Medical care ratio
For health insurance companies, the medical care ratio is the ratio of total money spent on healthcare claims to premiums earned—adjusted for tax and regulatory expenses. A smaller medical loss ratio indicates a higher profit margin.
To learn more about the medical care ratio, read Why the Affordable Care Act hurts the managed care industry.
Centene’s high medical care ratio is a result of the company’s unique business mix. Unlike other health insurers (IYH) that diversify their services across various member types, Centene is mainly focused on the Medicaid population and other government-sponsored, low-income beneficiaries. This concentrated business portfolio led to high operating costs for the company.
The HBR (health benefit ratio) represents medical costs as a percentage of premiums. It excludes the impact of the taxes—related to the Affordable Care Act—imposed on the health insurance companies.
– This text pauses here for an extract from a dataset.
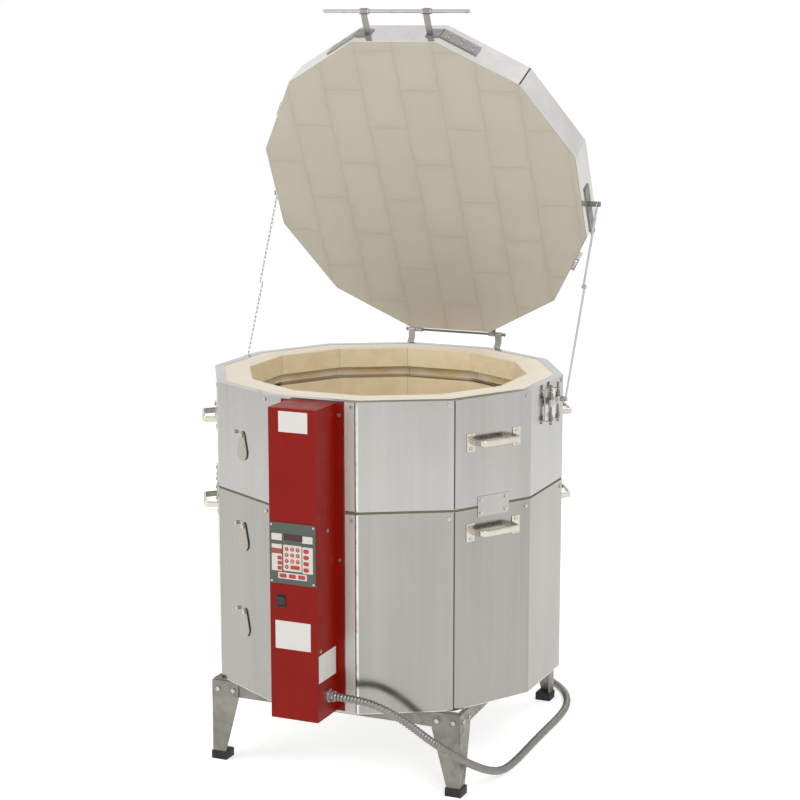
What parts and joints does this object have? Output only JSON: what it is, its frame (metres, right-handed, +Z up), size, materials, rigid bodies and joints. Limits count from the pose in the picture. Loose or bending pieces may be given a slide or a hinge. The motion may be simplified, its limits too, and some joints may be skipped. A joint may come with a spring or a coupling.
{
  "type": "top-loading ceramic kiln",
  "caption": "Twelve-sided top-loading electric kiln with brick chamber, steel jacket, propped hinged lid, front control box, side handles, legged stand and conduit-clad power lead.",
  "frame": {"origin": "on the floor under the middle of the kiln, measured without the lead", "axes": "+Z up, -Y the side of the control box, +X the side of the folding stay; hinge line along X at the back"},
  "size_m": [0.7947, 1.2454, 1.618],
  "materials": {
    "stainless": "satin rolled stainless sheet",
    "firebrick": "soft matt insulating brick",
    "coil_wire": "dull heating wire",
    "galvanised": "mottled zinc coat",
    "zinc": "bright zinc plate",
    "cast_zinc": "die-cast connector",
    "foot_rubber": "matt",
    "red_paint": "semi-gloss powder coat",
    "panel_grey": "satin panel",
    "display_window": "dark red window",
    "key_film": "printed key film without words",
    "black_plastic": "moulded",
    "conduit_metal": "wound metal strip",
    "black_rubber": "moulded plug",
    "brass": "bare blades"
  },
  "bodies": {
    "kiln": {"base_plate": "stainless", "floor_slab": "firebrick", "lower_bricks_1": "firebrick", "lower_bricks_2": "firebrick", "lower_bricks_3": "firebrick", "upper_bricks_1": "firebrick", "upper_bricks_2": "firebrick", "lower_jacket": "stainless", "upper_jacket": "stainless", "lower_elements": "coil_wire", "upper_elements": "coil_wire", "thermocouple": "firebrick", "leg_front_left": "galvanised", "leg_front_right": "galvanised", "leg_rear_right": "galvanised", "leg_rear_left": "galvanised", "foot_caps": "foot_rubber", "stand_bolts": "zinc", "stand_rails": "galvanised", "upper_handles": "stainless", "lower_handles": "stainless", "joining_plates": "stainless", "jacket_screws": "zinc", "peephole_screws": "zinc", "hinge_straps": "stainless", "hinge_rod": "zinc", "stay_bracket": "stainless", "stay_cross_bar": "zinc", "stay_studs": "zinc", "chain_foot_screw": "zinc", "box_chassis": "red_paint", "box_cover": "red_paint", "controller_plate": "panel_grey", "controller_display": "display_window", "controller_keys": "key_film", "switch_frame": "black_plastic", "conduit_connector": "cast_zinc", "box_fittings": "black_plastic", "box_screws": "zinc", "conduit": "conduit_metal", "conduit_coil": "conduit_metal", "plug": "black_rubber", "plug_blades": "brass"},
    "lid": {"lid_brick": "firebrick", "lid_band": "stainless", "lid_rivets": "zinc", "lid_band_clamps": "stainless", "lid_handle_arms": "stainless", "lid_handle_rod": "zinc", "lid_straps": "stainless", "lid_stay_bracket": "stainless", "chain_lid_screw": "zinc"},
    "stay_lower": {"stay_lower_link": "zinc"},
    "stay_upper": {"stay_upper_link": "zinc"},
    "chain_lower": {"chain_lower": "zinc"},
    "chain_upper": {"chain_upper": "zinc"},
    "peephole_cover_upper": {"peephole_cover_upper": "stainless"},
    "peephole_cover_middle": {"peephole_cover_middle": "stainless"},
    "peephole_cover_lower": {"peephole_cover_lower": "stainless"},
    "power_rocker": {"power_rocker": "black_plastic"}
  },
  "joints": [
    {"name": "lid_hinge", "type": "hinge", "parent": "kiln", "child": "lid", "pos_m": [0, 0.413, 0.8673], "axis": [1, 0, 0], "range_deg": [0, 64]},
    {"name": "stay_foot_pin", "type": "hinge", "parent": "kiln", "child": "stay_lower", "pos_m": [0.3975, 0.062, 0.7973], "axis": [1, 0, 0], "range_deg": [-0.399, 0]},
    {"name": "stay_top_pin", "type": "hinge", "parent": "lid", "child": "stay_upper", "pos_m": [0.3942, 0.26543, 1.19586], "axis": [1, 0, 0], "range_deg": [0, 103.97]},
    {"name": "chain_foot", "type": "hinge", "parent": "kiln", "child": "chain_lower", "pos_m": [-0.387, 0.098, 0.8293], "axis": [1, 0, 0], "range_deg": [-168.97, 0]},
    {"name": "chain_top", "type": "hinge", "parent": "lid", "child": "chain_upper", "pos_m": [-0.387, 0.25513, 1.19418], "axis": [1, 0, 0], "range_deg": [-36.12, 0]},
    {"name": "power_switch", "type": "hinge", "parent": "kiln", "child": "power_rocker", "pos_m": [-0.028, -0.4482, 0.438], "axis": [-1, 0, 0], "range_deg": [0, 16]},
    {"name": "peephole_upper_pivot", "type": "hinge", "parent": "kiln", "child": "peephole_cover_upper", "pos_m": [-0.1875, -0.30876, 0.7403], "axis": [-0.5, -0.866, 0], "range_deg": [0, 95]},
    {"name": "peephole_middle_pivot", "type": "hinge", "parent": "kiln", "child": "peephole_cover_middle", "pos_m": [-0.1875, -0.30876, 0.5439], "axis": [-0.5, -0.866, 0], "range_deg": [0, 95]},
    {"name": "peephole_lower_pivot", "type": "hinge", "parent": "kiln", "child": "peephole_cover_lower", "pos_m": [-0.1875, -0.30876, 0.356], "axis": [-0.5, -0.866, 0], "range_deg": [0, 95]}
  ],
  "couplings": [
    {"joint": "stay_foot_pin", "follows": "lid_hinge", "ratio": -0.006113},
    {"joint": "stay_top_pin", "follows": "lid_hinge", "ratio": 1.5927},
    {"joint": "chain_foot", "follows": "lid_hinge", "ratio": -2.5883},
    {"joint": "chain_top", "follows": "lid_hinge", "ratio": -0.55337}
  ]
}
The above graph shows the HBR ratio for the different categories of Centene’s enrollments. In 2014, the ABD (Aged, Blind and Disabled), LTC (long-term care), and Medicare segments had the highest HBR ratio—followed by Medicaid, CHIP (State Children’s Health Insurance Program), and Specialty Services.
ABD, LTC, and Medicare
ABD, LTC, and Medicare enrollments account for about 11.2% of Centene’s total membership. ABD enrollees are considered to be the costliest beneficiary sub-segment among the total Medicaid population. According to the 2013 Actuarial report on the financial outlook for Medicaid, the ABD population only accounted for 26% of the total Medicaid enrollments in 2012. However, about 65% of the total Medicaid expenditures were attributed to this segment. Since this segment uses the maximum amount of resources and forms a considerable portion of Centene’s total enrollments, it led to an increase in Centene’s medical care ratio.